Alphen, Netherlands. 10
May. On this anniversary of the 1940 Nazi
invasion of the Low Countries it is perhaps appropriate to consider the state
of Europe’s defence. Two events highlighted the essential contradiction between
resources and commitments that bedevils European defence. On 29 April the French published their first
defence review in over twenty years.
Full of Parisian sophistry it failed to address France’s essential dilemma;
an inability to fund the defence influence ambitions France claims to still
uphold. Sounding more Napoleonic than Hollande-ic
the review blustered “France’s destiny is to be a global nation and our duty is
to guarantee not only our own security but that of our allies and partners”. This is exactly the same kind of rhetoric
that accompanied the 2010 British Strategic Defence and Security Review which said
there would be no British “strategic shrinkage”... and then promptly shrank Britain. The other event was the re-affirmation this
week of the UK-Netherlands Amphibious Force in Rotterdam which I had the honour
to attend. What do these two events say
about European defence?
Take France first. With French public debt over 90% of GDP and
likely to get worse how can France afford a military that both preserves an
independent nuclear deterrent (which swallows up over 20% of the defence budget)
and fund top-notch but highly-expensive deployable forces? Even though critical capability gaps were
exposed there can be no question that the success of the French military in
Mali was as timely for the review as the 1982 British victory in the Falklands
was for the then British military. As
such it demonstrated to reluctant politicians the value of projectable military
power. However, the French review also singularly
failed to square France’s defence triangle and as such fudged France’s defence
dilemma.
The review claims to establish
a “stable” defence budget of €31bn ($41bn) over six years. In fact with defence cost inflation running as
high as 10% per annum for some equipment the plan represents real-term cuts. The review also hides the choice France has
made to cut the kind of deployable forces that made Mali possible and rely
instead on the panacea all European countries are reaching for these days, more
“Special Forces”. These forces are small
but because they are supermen they are able to defeat any budget cut, anywhere,
all of the time.
Now the UK-Netherlands Amphibious
Force. This has been in existence for
some forty years and to all intents and purposes the Royal Dutch Marines are an
integral part of the Royal Marines.
Moreover, whilst the Royal Marines were founded 350 years ago, the Dutch
Marines were founded 349 years ago, which of course puts in historical perspective
their ‘junior’ partner the US Marine Corps.

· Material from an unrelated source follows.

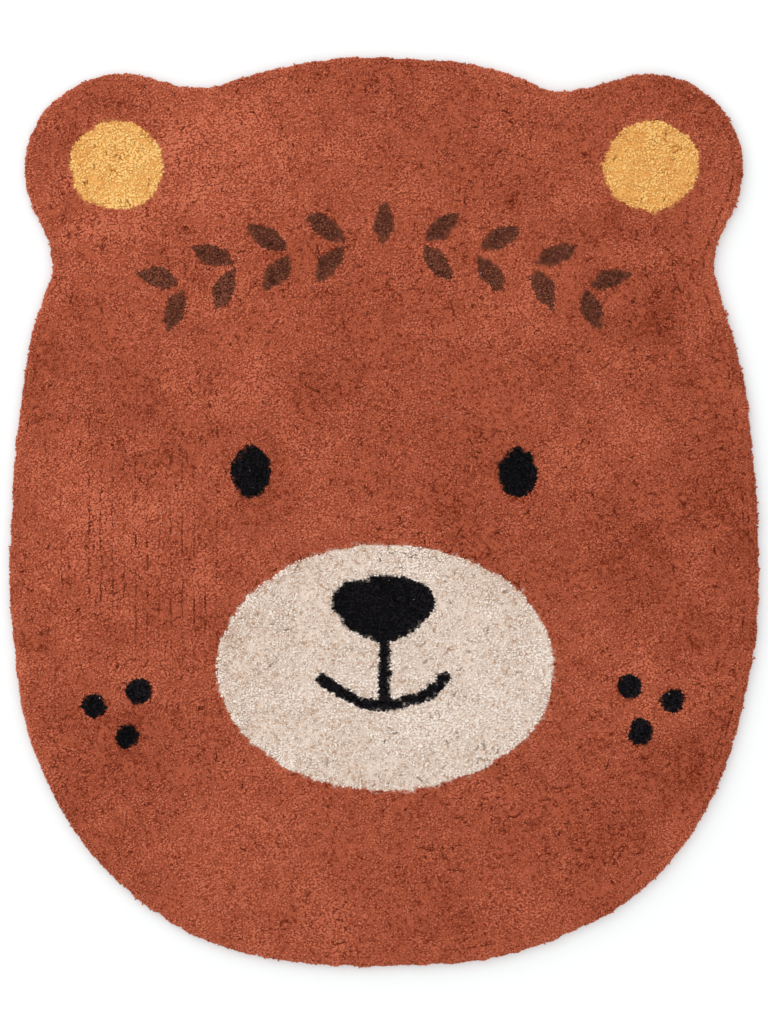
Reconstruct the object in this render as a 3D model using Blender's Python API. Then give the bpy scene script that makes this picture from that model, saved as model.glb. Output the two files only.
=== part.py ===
"""Kids rug: one flat tufted rug, cut to a plain bear's head with two round ears.

Metres, +Z up. The rug lies on its flat underside at z = 0, with the crown of
the head towards +Y and the chin towards -Y. The origin is the middle of the
underside. The solid reaches as far as the tips of the pile do.
"""

import math

import bmesh
import bpy
import numpy as np
from mathutils import Vector, noise

# Size of the whole rug
LENGTH = 1.200  # crown to chin
WIDTH = 0.990  # cheek to cheek
THICKNESS = 0.017  # backing and pile together

# Head: a superellipse that is a little fuller at the cheeks than at the crown
HEAD_SQUARENESS = 2.45
CHEEK_FULLNESS = 0.060

# Ears: two discs that run into the head with a soft fillet
EAR_RADIUS = 0.126
EAR_X = 0.350
EAR_Y = 0.452
EAR_FILLET = 0.060

# The edge was cut by hand, so it wanders: waves round the rug, size, phase
EDGE_WAVES = (
    (3, 0.0016, 0.4),
    (7, 0.0011, 2.1),
    (11, 0.0009, 4.4),
    (19, 0.0006, 1.3),
)
OUTLINE_STEP = 0.014  # distance between the points of the outline
FINE_RAYS = 2400  # rays that look for the edge before it is spaced evenly
HALVINGS = 40  # halvings of a ray in the search for the edge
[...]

Indeed, the “Royals’ and the Royal Netherlands Marines first operated
together back in 1704 to take Gibraltar. This
was after a brief period of turbulence in Anglo-Dutch relations back in the seventeenth
century when the Royal Navy had to put the ever-uppity Dutch in their
place.
With this year the 525th
anniversary of the Royal Netherlands Navy the poignancy of the moment will not
have been lost on the Dutch Defence Minister Jeanne
Hennis-Plasschaert. As she signed the accord on board His Netherlands
Majesty’s Ship Johannes de Witt the British commando carrier HMS Bulwark sat
alongside. Next month the same Dutch
Defence Minister will announce a new “Defence Vision”. Should that “vision”
mark another defence cut then the political momentum critical to such defence
partnerships will drain rapidly because the British will take that to mean the
Dutch Marines will rarely if ever be deployed with their British brethren.
Why does this
matter? The French should in this day
and age be able rely on their British counterparts to fill their gaps and the
British should be able to rely on their Dutch counterparts to fill theirs. Indeed, if European defence was properly
built on the synergies the NATO Secretary-General is manfully promoting through
“Smart Defence” then all Europeans could cut their forces knowing full well
that the whole would be far greater than the sum of the parts. This would mean resources
and commitments could be balanced by European military efficiency and
effectiveness. Sadly, that is not going
to happen and the British and French militaries will continue to have a little
bit of everything but not much of anything, whilst the Dutch military will have
even less of the not very much it has now, however sophisticated the drafting
of the “vision”. In other words, if defence
partnerships are not invested with trust and capability they die.
The logic of defence
austerity is ever closer defence co-operation between European states, be it through
NATO, the EU or via bilateral agreements.
However, the political divide in Europe over both the use and utility of
force is reinforced by a contradiction; each time forces are cut the political momentum
behind the value of co-operation dies too.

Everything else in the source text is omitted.